1. OK, I guess the text as written doesn't properly distinguish the _definition_ of "all-flavor" literals from the standard's _requirement_ on them. 

2. It also should be made clearer that literals "of the flavor" are required to be such by a flavor. 

3. "It shall document such extensions and restrictions" lower down should be down to the flavor to require; the standard should, however, say a flavor may permit such things.

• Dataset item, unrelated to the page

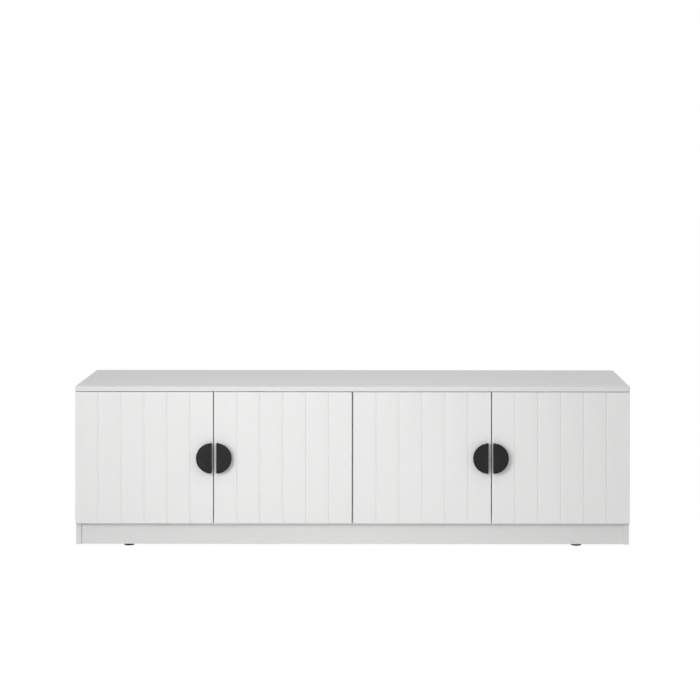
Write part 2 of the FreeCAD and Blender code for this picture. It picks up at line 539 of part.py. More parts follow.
def make_hinge_plate(door, z):
    """Cross-shaped mounting plate on the upright's inner face."""
    thick = (door.mount_w, door.mount_w + PLATE_THICKNESS)
    bar = door.box(thick, PLATE_V, (z - CHANNEL_HALF_WIDTH, z + CHANNEL_HALF_WIDTH))
    wing = door.box(thick, (-PLATE_LINE - PLATE_WING_HALF_V, -PLATE_LINE + PLATE_WING_HALF_V),
                    (z - PLATE_WING_HALF_Z, z + PLATE_WING_HALF_Z))
    through, behind = 2 * PLATE_THICKNESS, door.mount_w - 1
    cuts = [rod(ARM_SCREW_RADIUS + SLACK / 2, door.point(behind, v, z), door.across, through)
            for v in ARM_SCREW_LINES]
    for dz in (-PLATE_SCREW_Z, PLATE_SCREW_Z):
        cuts.append(rod(PLATE_SCREW_RADIUS + SLACK / 2, door.point(behind, -PLATE_LINE, z + dz),
                        door.across, through))
    return fuse([bar, wing]).cut(cuts)


def make_plate_screws(door, z):
    """Two euro screws that hold a mounting plate."""
    seat_w = door.mount_w + PLATE_THICKNESS
    return [screw(door.point(seat_w, -PLATE_LINE, z + dz), -door.across, PLATE_SCREW_HEAD,
                  PLATE_SCREW_RADIUS, door.screw_depth - 0.5 + PLATE_THICKNESS, (door.mount_board,))
            for dz in (-PLATE_SCREW_Z, PLATE_SCREW_Z)]


def make_bumpers():
    """Four soft discs on the bottom panel's front edge, one behind each door's free corner."""
    bumpers = []
    pair_centre = DOOR_REVEAL + DOOR_WIDTH + DOOR_GAP / 2
    for centre in (-HALF + pair_centre, HALF - pair_centre):
        for dx in (-BUMPER_FROM_GAP, BUMPER_FROM_GAP):
            seat = V(centre + dx, CARCASS_FRONT, BASE_Z + BOARD / 2 + 1)
            bumpers.append(rod(BUMPER_RADIUS, seat, -Y, DOOR_STANDOFF - BUMPER_CLEARANCE))
    return bumpers


# ---- Levelling feet -----------------------------------------------------------------------------
@dataclass
class Foot:
    """One levelling foot: name, centre, the plinth board that carries it and where its inner face looks."""

    name: str
    x: float
    y: float
    board: str
    inward: V

    def at(self, z):
        """Point on the stem's axis."""
        return V(self.x, self.y, z)


def make_feet():
    """Two feet behind the front plinth board and two before the rear one."""
    feet = []
    for depth, y, board, inward in (
            ("front", PLINTH_INNER + FOOT_BEHIND_BOARD, "plinth_board", Y),
            ("rear", REAR_PLINTH_INNER - FOOT_BEHIND_BOARD, "rear_plinth_board", -Y)):
        for side, x in (("left", -FOOT_X), ("right", FOOT_X)):
            feet.append(Foot(f"foot_{depth}_{side}", x, y, board, inward))
    return feet


def make_foot_pad(foot):
    """Round pad with a softened lower edge and a socket for the stem."""
    pad = rod(PAD_RADIUS, foot.at(0), Z, PAD_THICKNESS)
    pad = pad.makeFillet(PAD_ROUND, [e for e in pad.Edges if e.BoundBox.ZLength < 0.01])
    return pad.cut(rod(STEM_BORE_RADIUS, foot.at(PAD_FLOOR), Z, PAD_THICKNESS))


def make_foot_stem(foot):
    """Stem with a hexagon to turn it by; a plain cylinder stands in for its M8 thread."""
    base = foot.at(PAD_THICKNESS + COLLAR_ABOVE_PAD)
    hexagon = [base + FreeCAD.Rotation(Z, 60.0 * n).multVec(X * COLLAR_CORNER_RADIUS) for n in range(7)]
    collar = Part.Face(Part.makePolygon(hexagon)).extrude(Z * COLLAR_HEIGHT)
    return fuse([rod(STEM_RADIUS, foot.at(STEM_BOTTOM), Z, STEM_TOP - STEM_BOTTOM), collar])


def make_foot_bracket(foot):
    """Block on the plinth board's inner face that the stem screws into."""
    face = foot.y - foot.inward.y * FOOT_BEHIND_BOARD
    bracket = block(foot.x - BRACKET_HALF_WIDTH, foot.x + BRACKET_HALF_WIDTH, face,
                    face + foot.inward.y * BRACKET_REACH, *BRACKET_Z)
    free = [e for e in bracket.Edges if e.BoundBox.ZLength > 1 and abs(e.Vertexes[0].Y - face) > 1]
    bracket = bracket.makeFillet(BRACKET_ROUND, free)
    cuts = [rod(STEM_BORE_RADIUS, foot.at(BRACKET_Z[0] - 1), Z, BRACKET_Z[1])]
    for dx in (-BRACKET_SCREW_X, BRACKET_SCREW_X):
        cuts.append(rod(BRACKET_SCREW_RADIUS + SLACK / 2, V(foot.x + dx, face, BRACKET_SCREW_Z),
                        foot.inward, BRACKET_REACH + 1))
    return bracket.cut(cuts)


def make_bracket_screws(foot):
    """Two wood screws through the bracket into the plinth board."""
    face = foot.y - foot.inward.y * FOOT_BEHIND_BOARD
    seat = face + foot.inward.y * BRACKET_REACH
    return [screw(V(foot.x + dx, seat, BRACKET_SCREW_Z), -foot.inward, BRACKET_SCREW_HEAD,
                  BRACKET_SCREW_RADIUS, BRACKET_SCREW_LENGTH, (foot.board,))
            for dx in (-BRACKET_SCREW_X, BRACKET_SCREW_X)]


def main():
    """Make the fixings first, because they drill the boards, then the boards, and export every node."""
    os.makedirs("parts", exist_ok=True)
    doors, feet = make_doors(), make_feet()
    hinges = [(door, z) for door in doors for z in HINGE_HEIGHTS]
    cams, bolts, dowels = make_board_fixings()
    groups = {
        "cam_locks": cams, "cam_bolts": bolts, "dowels": dowels,
        "divider_screws": make_divider_screws(),
        "shelf_pins": make_shelf_pins(),
        "back_panel_nails": make_back_nails(),
        "hinge_plates": [make_hinge_plate(*hinge) for hinge in hinges],
        "hinge_arms": [make_hinge_arm(*hinge) for hinge in hinges],
        "plate_screws": [s for hinge in hinges for s in make_plate_screws(*hinge)],
        "arm_screws": [s for hinge in hinges for s in make_arm_screws(*hinge)],
        "door_bumpers": make_bumpers(),
        "foot_brackets": [make_foot_bracket(foot) for foot in feet],
        "bracket_screws": [s for foot in feet for s in make_bracket_screws(foot)],
    }
    for door in doors:
        prefix = f"door_{door.number}"
        groups[f"{prefix}_hinge_cups"] = [make_hinge_cup(door, z) for z in HINGE_HEIGHTS]
        groups[f"{prefix}_cup_screws"] = [s for z in HINGE_HEIGHTS for s in make_cup_screws(door, z)]
        groups[f"{prefix}_hinge_pins"] = [make_hinge_pin(door, z) for z in HINGE_HEIGHTS]
        groups[f"{prefix}_handle_screws"] = make_handle_screws(door)
    for node, solids in groups.items():
        export(node, solids)
    for node, board in make_boards().items():
        export(node, board)
    for door in doors:
        export(door.panel_name, make_door_panel(door))
        export(f"door_{door.number}_handle", make_handle(door))
    for foot in feet:
        export(f"{foot.name}_pad", make_foot_pad(foot))
        export(f"{foot.name}_stem", make_foot_stem(foot))


main()
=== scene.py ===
"""Looks of a low white television cabinet with four grooved doors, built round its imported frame.

The frame gives every board, door, hinge and foot its place. This script gives each of them its finished
mesh and its material, adds a pale floor and soft studio light, and sets the camera. Units are metres,
X runs to the right, the doors face -Y, and Z is up.
"""

import json
import logging
import math
from dataclasses import dataclass, field
from enum import Enum
from typing import Callable, Dict, Iterable, List, Optional, Sequence, Tuple, Union

import bmesh
import bpy
import numpy as np
from mathutils import Matrix, Vector

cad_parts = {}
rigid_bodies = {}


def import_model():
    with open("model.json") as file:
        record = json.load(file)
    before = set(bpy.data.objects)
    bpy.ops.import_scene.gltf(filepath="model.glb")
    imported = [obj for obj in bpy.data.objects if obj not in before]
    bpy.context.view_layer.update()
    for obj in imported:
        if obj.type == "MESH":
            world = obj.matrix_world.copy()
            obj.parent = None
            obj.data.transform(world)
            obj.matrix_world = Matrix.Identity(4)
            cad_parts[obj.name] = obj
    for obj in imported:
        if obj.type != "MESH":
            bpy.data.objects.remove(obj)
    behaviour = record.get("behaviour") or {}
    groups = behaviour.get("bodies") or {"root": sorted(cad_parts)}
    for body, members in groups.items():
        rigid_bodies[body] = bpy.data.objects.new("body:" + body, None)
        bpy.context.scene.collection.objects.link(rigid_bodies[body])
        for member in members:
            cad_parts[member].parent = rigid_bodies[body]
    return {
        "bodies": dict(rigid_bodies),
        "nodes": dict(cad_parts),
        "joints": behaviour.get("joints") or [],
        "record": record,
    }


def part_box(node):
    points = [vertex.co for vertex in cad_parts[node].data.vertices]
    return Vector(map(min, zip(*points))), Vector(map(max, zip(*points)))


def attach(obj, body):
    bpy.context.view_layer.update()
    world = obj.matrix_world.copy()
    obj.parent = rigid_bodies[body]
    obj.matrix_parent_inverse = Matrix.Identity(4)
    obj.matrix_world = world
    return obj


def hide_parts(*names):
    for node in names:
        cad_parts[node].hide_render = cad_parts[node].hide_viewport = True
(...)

4. The notion of "common interval literal" is no longer used anywhere so I removed it.

As a result I now have:

  This subclause defines *all-flavor* number and interval literals. An all-
  flavor literal shall have the value defined here (modulo the embedding 
  map if it is an interval literal) in all flavors. An all-flavor interval 
  literal denotes a common interval; if decorated it has the decoration 
  com. 

  A flavor may define a set of literals, including the all-flavor literals, 
  that shall have the same value in each implementation of the flavor; 
  these are called literals *of the flavor*. (E.g., inf and [1,inf] are 
  literals of the set-based flavor that shall have the values +oo and [1, +oo] 
  in each implementation.) 

  An implementation may support an extended form of literals, e.g., using 
  number literals in the syntax of the host language of the implementation. 
  It may restrict the support of literals at Level 2, by relaxing 
  conversion accuracy of hard cases: rational number literals, long 
  strings, etc. What extensions and restrictions of this kind are permitted 
  is flavor-defined.

Will that do? As I said, I do not think the standard should talk of "potential flavor" any more than it talks of "potential implementation". The distinction Vincent has drawn should be expressed by correct use of "shall" language versus "is" language, which I think I have now done.

Vincent, thanks for holding my feet to the fire. Please continue to do so.